[BEGIN]
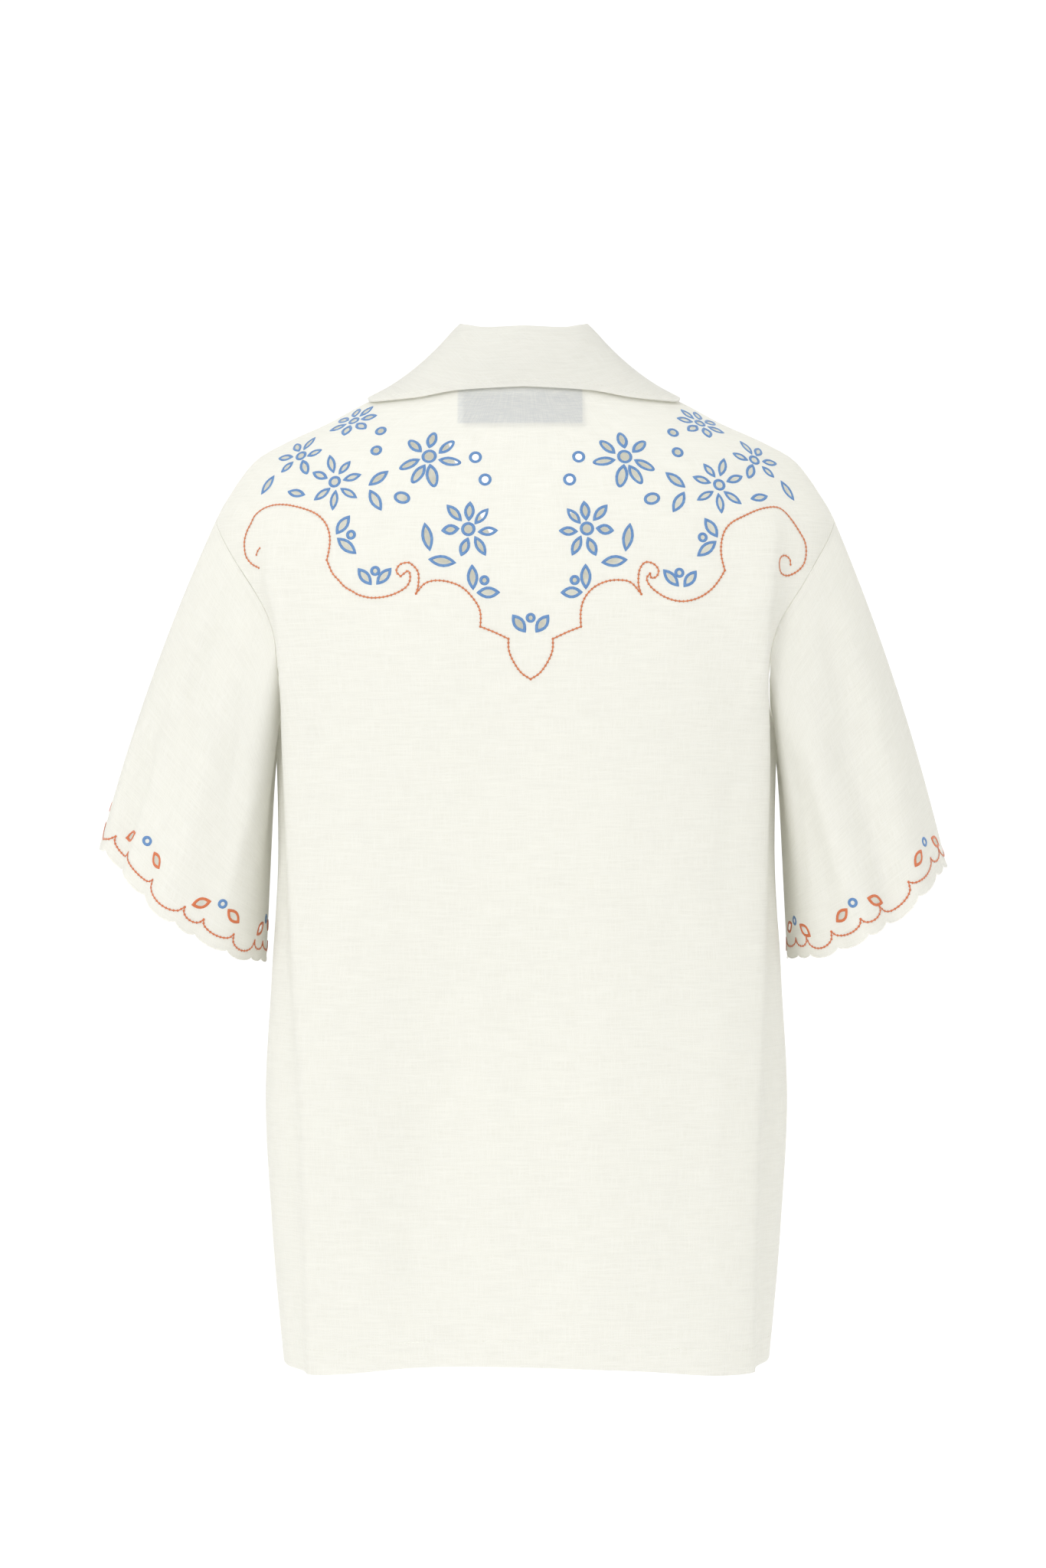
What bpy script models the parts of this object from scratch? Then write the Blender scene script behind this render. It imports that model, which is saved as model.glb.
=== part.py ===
"""Camp shirt with a cutwork yoke, filled out as it hangs on a general figure.

Metres, +Z up. The front faces -Y and the wearer's left side is +X. The origin is the
middle of the back neck, where the wearer's neck and shoulders hold the shirt up.

Every panel is drawn on one smooth body surface. A place on it is a turn and a height:
turn 0 is the centre back, 1 and -1 are the two sides, 2 and -2 are the centre front.
"""
import math

import bpy
import numpy as np
from mathutils import Vector
from mathutils.geometry import delaunay_2d_cdt

# Driving sizes
WALL = 0.0016
SEAM_GAP = 0.0004
LAID_GAP = 0.0006
LAP_GAP = 0.0011
LAP_RAMP = (0.0180, 0.0260)
COLLAR_EDGE_LIFT = 0.0034
NECK_HEIGHT = 0.003
NECK_SIDE_HEIGHT = 0.018
HEM_HEIGHT = -0.737
ARMHOLE_TOP = -0.094
ARMHOLE_BOTTOM = -0.268
ARMHOLE_REACH = 0.070
ARMHOLE_EGG = 0.25
SHOULDER_SEAM_FORWARD = 0.026
PLACKET_LAP = 0.015
BUTTON_HEIGHTS = (-0.175, -0.290, -0.405, -0.520, -0.635)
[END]
TASK OBJECTIVE — Extract exactly the leading lines of the data, stopping at and including the line with "middle of the".

EXERCISE ANSWER —
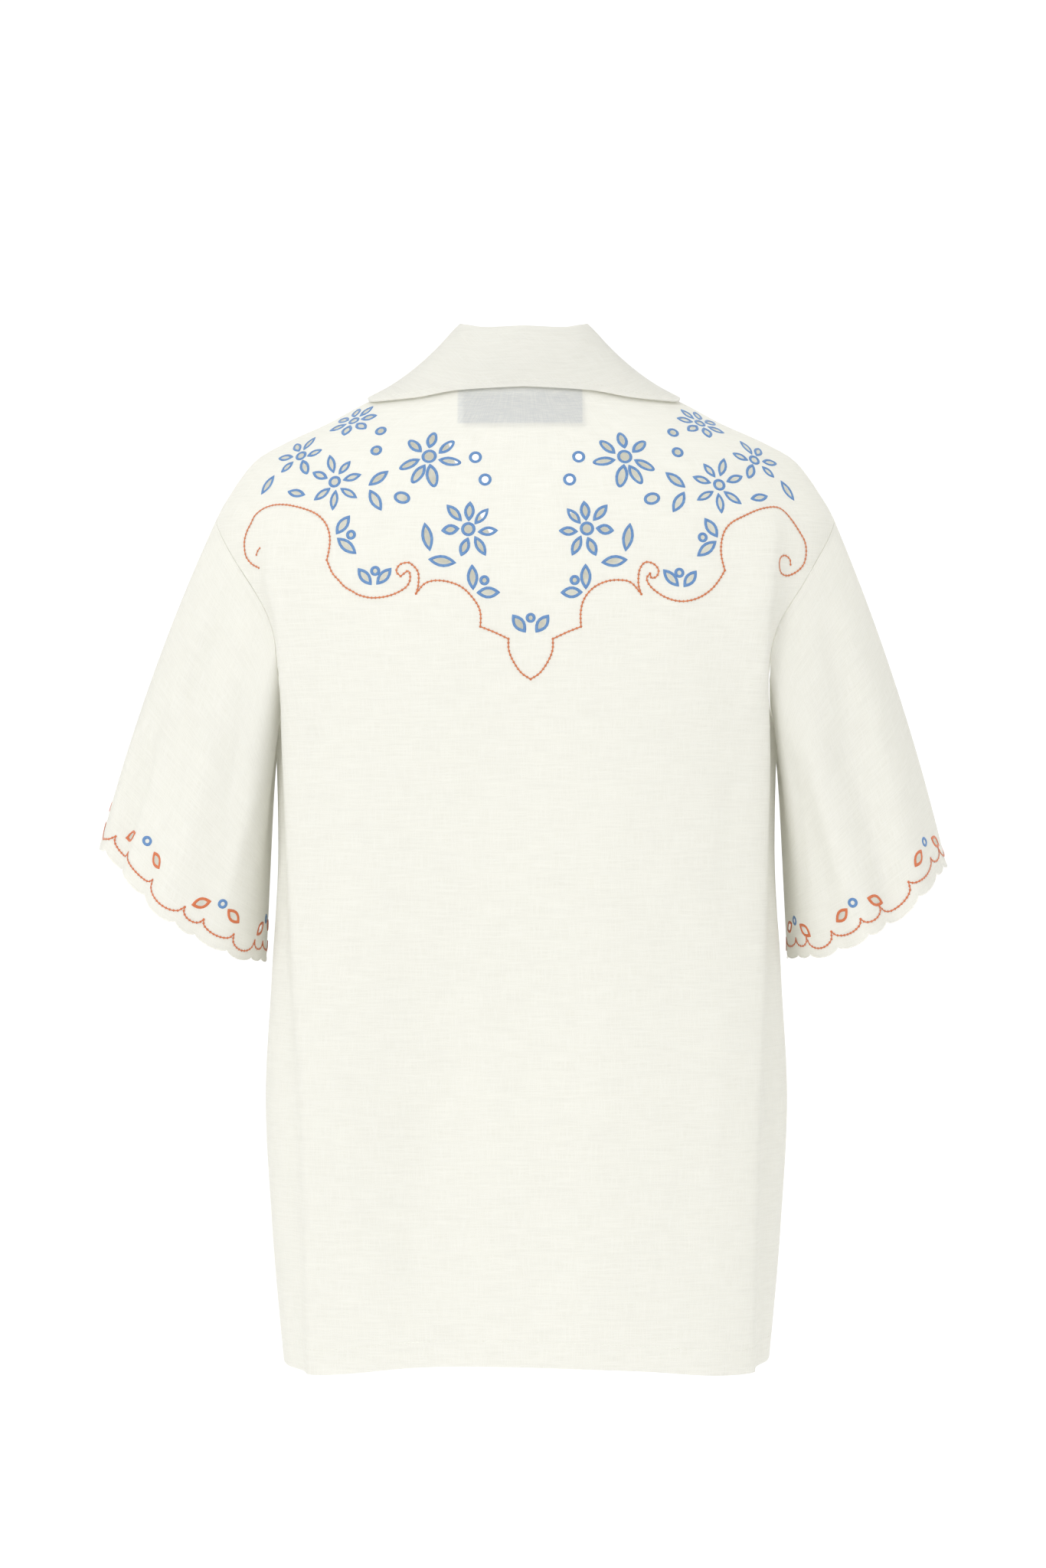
What bpy script models the parts of this object from scratch? Then write the Blender scene script behind this render. It imports that model, which is saved as model.glb.
=== part.py ===
"""Camp shirt with a cutwork yoke, filled out as it hangs on a general figure.

Metres, +Z up. The front faces -Y and the wearer's left side is +X. The origin is the
middle of the back neck, where the wearer's neck and shoulders hold the shirt up.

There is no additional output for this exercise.